Marketing Technology Manager
I’ll be honest, I have yet to find a tool that tells me more about a keyword than Google itself, most companies I’ve worked with use Google analytics, WordPress and other such tools. My point is, free tools exist and you should definitely use them to your advantage. But there are certain things, where it would be costlier or nearly impossible to implement on your own. A CMO needs to be able to navigate the ever-evolving landscape of marketing technology, keeping their team’s tech stack up to date, optimized for their marketing operations & utilizing it to its fullest extent.
Public Relations & Storytelling
Media attention is hard to get & some days it may seem like nobody cares about your startup. A CMO can make all the difference here. Crafting a great story, that the media will want to tell & utilizing their contact list within the industry to get the story published can seem magical.
It’s not really magic (yeah, I’m disappointed too), but it is hard work.

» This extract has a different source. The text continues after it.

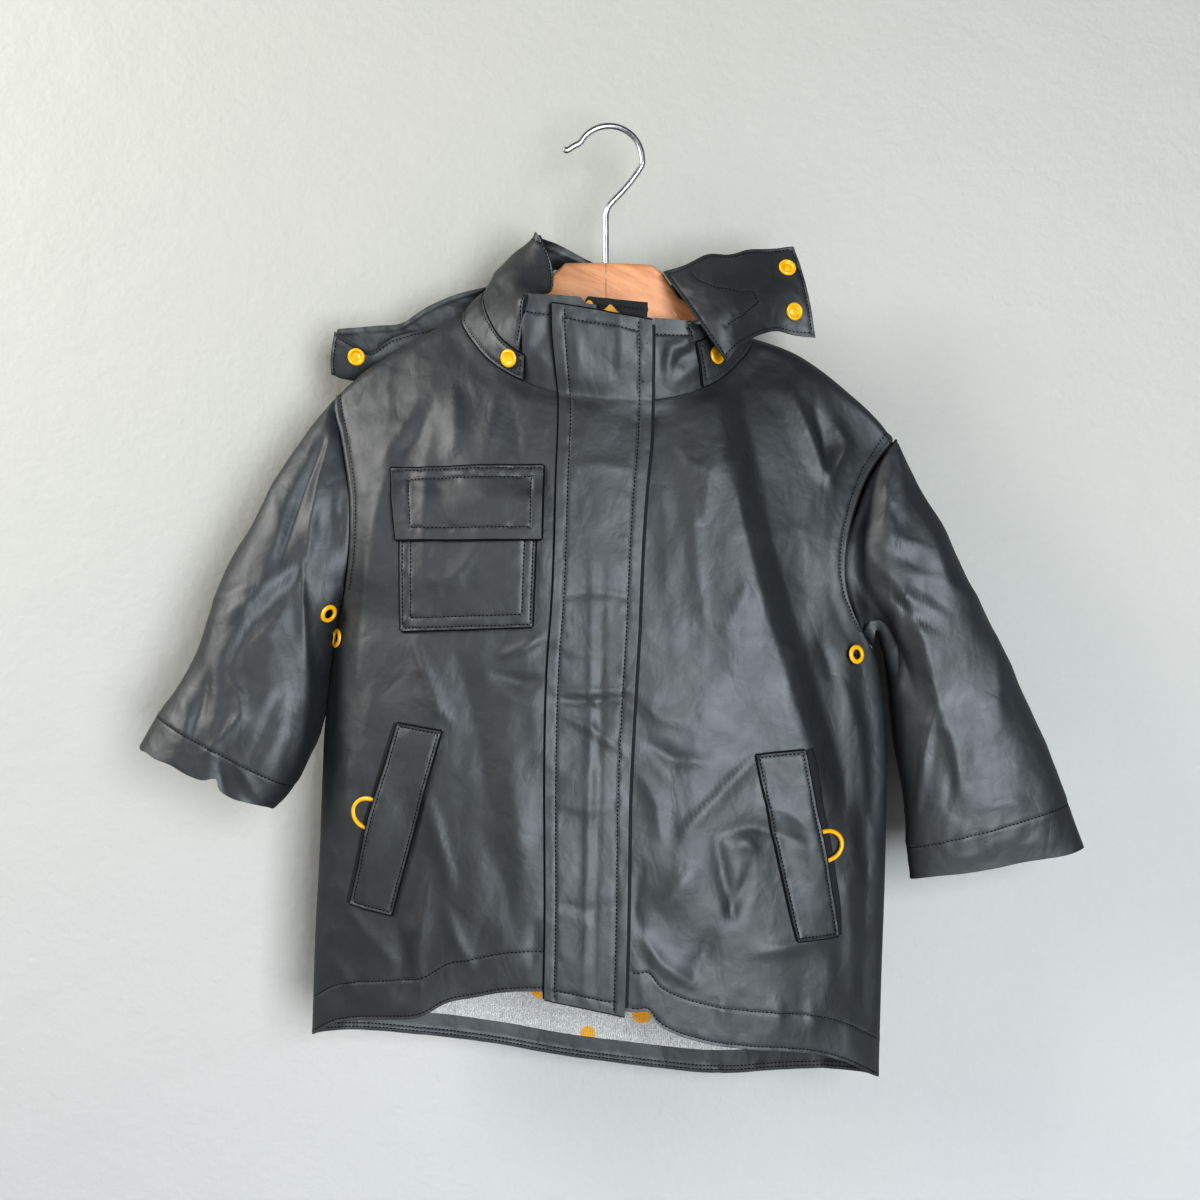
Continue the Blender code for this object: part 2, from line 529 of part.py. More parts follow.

A CMO needs to constantly be checking what is trending in the current landscape, how their startup fits into it & what story can be told to drive sales or other goals.
Likewise they need to keep their friends within the industry close, this is why a CMO tends to be an almost 24/7 job, as after-hours many will be joining journalists, other marketers, agency owners etc. for drinks or dinner.
Strategy, Organization, Hiring, Leadership
Sooner or later resources will permit the expansion of the marketing team. A CMO must then start filling the role of hiring officer, planner, organizer and leader for the marketing team, slowly moving towards a fully managerial role. This can be hard for some, as problem solving is a muscle we love to flex. Keep in mind that you are still solving problems, just larger ones, made up of dozens of smaller problems you’ve broken down & given to your team to solve.
Being a chief marketing officer can be a very rewarding job. Make sure you manager your available resources well, utilize the skillset you have to the fullest extent and hire great people to fill the gaps within your existing skills. No one can do it all, but we see you trying & are cheering you on!